Laut einer Review aus dem International Journal of Pharmalogical Research, die sich auf eine Vielzahl wissenschaftlicher Untersuchungen sowie traditionelles Wissen aus Indien stützt, kann der Sonnengruß bei regelmäßiger Praxis:
- den Stoffwechsel verbessern
- das Muskel-Skelett-System stärken
- das Hormonsystem balancieren
- das Zentralnervensystem stärken
- den Urogenitaltrakt unterstützen
- das Verdauungssystem fördern
- den Körper revitalisieren
- den Geist beruhigen
- die Aufmerksamkeit erhöhen
- Stress vorbeugen
Des Weiteren liegen folgende Forschungsergebnisse im Detail vor:
- Forscher einer Studie von 2011 folgerten aus ihren Ergebnissen, dass die regelmäßige Praxis vom Sonnengruß ideal ist, um auf einem „optimalen Fitnesslevel“ zu bleiben.
- Außerdem konnte eine indische Studie von 2016 zeigen, dass der Sonnengruß bei regelmäßiger Praxis gut geeignet zur Gewichtsabnahme bei Übergewicht ist.
- Eine Vergleichsstudie von 2011 kam zu dem Entschluss, dass die Surya Namaskar die Lungenfunktion, die Hände und die Herzgefäße stärkt.
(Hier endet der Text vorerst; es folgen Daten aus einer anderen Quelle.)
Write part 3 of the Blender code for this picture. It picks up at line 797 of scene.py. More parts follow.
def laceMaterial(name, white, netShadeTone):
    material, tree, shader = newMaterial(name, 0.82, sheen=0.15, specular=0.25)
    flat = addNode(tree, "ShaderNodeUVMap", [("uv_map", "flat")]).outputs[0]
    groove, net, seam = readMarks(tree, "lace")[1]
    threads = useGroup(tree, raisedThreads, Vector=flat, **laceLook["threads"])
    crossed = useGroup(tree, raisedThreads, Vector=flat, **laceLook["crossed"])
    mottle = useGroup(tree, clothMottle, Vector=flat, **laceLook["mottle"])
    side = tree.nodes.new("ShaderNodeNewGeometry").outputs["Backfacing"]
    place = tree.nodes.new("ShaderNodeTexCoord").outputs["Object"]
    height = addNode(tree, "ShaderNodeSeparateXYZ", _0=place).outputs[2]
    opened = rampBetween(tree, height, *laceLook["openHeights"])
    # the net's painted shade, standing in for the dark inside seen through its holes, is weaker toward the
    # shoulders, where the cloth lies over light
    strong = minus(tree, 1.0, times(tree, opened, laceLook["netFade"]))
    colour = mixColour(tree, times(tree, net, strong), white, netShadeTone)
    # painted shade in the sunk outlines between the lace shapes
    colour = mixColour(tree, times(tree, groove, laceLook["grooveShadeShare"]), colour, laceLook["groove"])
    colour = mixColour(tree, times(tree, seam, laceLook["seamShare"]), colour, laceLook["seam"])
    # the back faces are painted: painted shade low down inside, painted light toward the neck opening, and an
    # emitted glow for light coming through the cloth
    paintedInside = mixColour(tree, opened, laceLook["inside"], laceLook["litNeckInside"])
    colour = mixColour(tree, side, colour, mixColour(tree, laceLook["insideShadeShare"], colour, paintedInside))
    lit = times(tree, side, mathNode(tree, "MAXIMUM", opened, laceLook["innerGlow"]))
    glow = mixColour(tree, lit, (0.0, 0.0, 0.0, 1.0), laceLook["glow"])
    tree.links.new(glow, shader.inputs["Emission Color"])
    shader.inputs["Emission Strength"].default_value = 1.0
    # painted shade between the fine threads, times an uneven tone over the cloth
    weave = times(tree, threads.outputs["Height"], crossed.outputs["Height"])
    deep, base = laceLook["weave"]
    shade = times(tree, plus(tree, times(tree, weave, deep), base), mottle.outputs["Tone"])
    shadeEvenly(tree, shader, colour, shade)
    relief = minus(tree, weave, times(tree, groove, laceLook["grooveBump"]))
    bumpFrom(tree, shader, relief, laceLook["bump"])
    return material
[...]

Wird die Abfolge schnell ausgeführt, hat sie einen ähnlichen Effekt wie Aerobic-Training.
- Eine amerikanische Studie von 2008 konnte anhand gesunder Erwachsener nachweisen, dass der Sonnengruß die Flexibilität in den Beinen steigert und die Oberkörpermuskulatur stärkt.
- Wie eine indische Studie mit Hochschulstudent:innen zeigte, führt die regelmäßige Praxis vom Sonnengruß nicht nur zur physischer Entspannung, sondern sie beruhigt auch den Geist und stimmt einen freudvoller, während Schläfrigkeit, Stress, Sorgen und negative Emotionen reduziert werden.
Du siehst also: Ob es dir an körperlicher, geistiger oder emotionaler Gesund gelegen ist – es gibt zahlreiche Gründe, den Sonnengruß zu praktizieren. Dabei ist es vor allem wichtig, dass du regelmäßig übst – und seien es nur wenige Runden am Tag. Indem du dir 15 Minuten jeden Morgen nimmst, kannst du so deine Gesundheitheit auf allen Ebenen nachhaltig verbessern. Extra-Tipp: Wir empfehlen dir, diese Morgenroutine noch um Meditation oder Achtsamkeitsübungen zu erweitern.